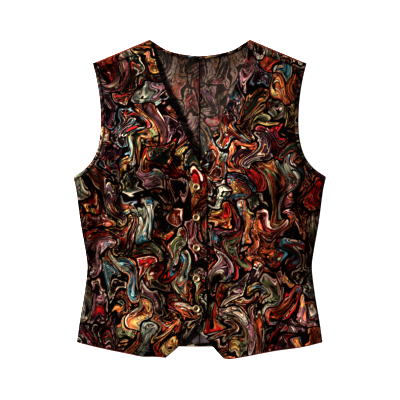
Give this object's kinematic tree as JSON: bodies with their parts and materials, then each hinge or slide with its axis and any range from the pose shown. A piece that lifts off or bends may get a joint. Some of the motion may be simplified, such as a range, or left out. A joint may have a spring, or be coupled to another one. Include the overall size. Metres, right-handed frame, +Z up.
{
  "type": "waistcoat",
  "caption": "Sleeveless V-neck waistcoat of printed cloth with a cutaway point on each front, buttoned up and laid flat on its back.",
  "frame": {"origin": "on the surface the waistcoat lies on, in the middle of its outline", "axes": "+Y from the hem to the neck, +X to the right of someone looking down on the front (the wearer's left), +Z up out of the front"},
  "size_m": [0.4434, 0.5611, 0.0144],
  "materials": {
    "printed_cloth": "dark swirling print on a soft figured cloth with a slight sheen",
    "button_brass": "aged gilt rim round a dark sunk centre"
  },
  "bodies": {
    "root": {"back_left": "printed_cloth", "back_right": "printed_cloth", "front_left": "printed_cloth", "front_right": "printed_cloth", "armhole_band_left": "printed_cloth", "armhole_band_right": "printed_cloth", "neck_band": "printed_cloth", "back_hem_left": "printed_cloth", "back_hem_right": "printed_cloth", "button_1": "button_brass", "button_2": "button_brass", "button_3": "button_brass", "button_4": "button_brass", "button_5": "button_brass"}
  },
  "joints": []
}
┄┄┄┄┄┄
Short task: Copy every line exactly. Leave nothing out.

Correct output:
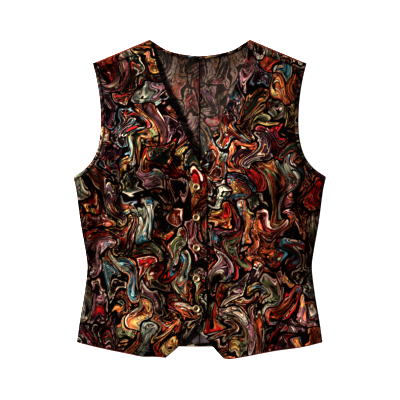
Give this object's kinematic tree as JSON: bodies with their parts and materials, then each hinge or slide with its axis and any range from the pose shown. A piece that lifts off or bends may get a joint. Some of the motion may be simplified, such as a range, or left out. A joint may have a spring, or be coupled to another one. Include the overall size. Metres, right-handed frame, +Z up.
{
  "type": "waistcoat",
  "caption": "Sleeveless V-neck waistcoat of printed cloth with a cutaway point on each front, buttoned up and laid flat on its back.",
  "frame": {"origin": "on the surface the waistcoat lies on, in the middle of its outline", "axes": "+Y from the hem to the neck, +X to the right of someone looking down on the front (the wearer's left), +Z up out of the front"},
  "size_m": [0.4434, 0.5611, 0.0144],
  "materials": {
    "printed_cloth": "dark swirling print on a soft figured cloth with a slight sheen",
    "button_brass": "aged gilt rim round a dark sunk centre"
  },
  "bodies": {
    "root": {"back_left": "printed_cloth", "back_right": "printed_cloth", "front_left": "printed_cloth", "front_right": "printed_cloth", "armhole_band_left": "printed_cloth", "armhole_band_right": "printed_cloth", "neck_band": "printed_cloth", "back_hem_left": "printed_cloth", "back_hem_right": "printed_cloth", "button_1": "button_brass", "button_2": "button_brass", "button_3": "button_brass", "button_4": "button_brass", "button_5": "button_brass"}
  },
  "joints": []
}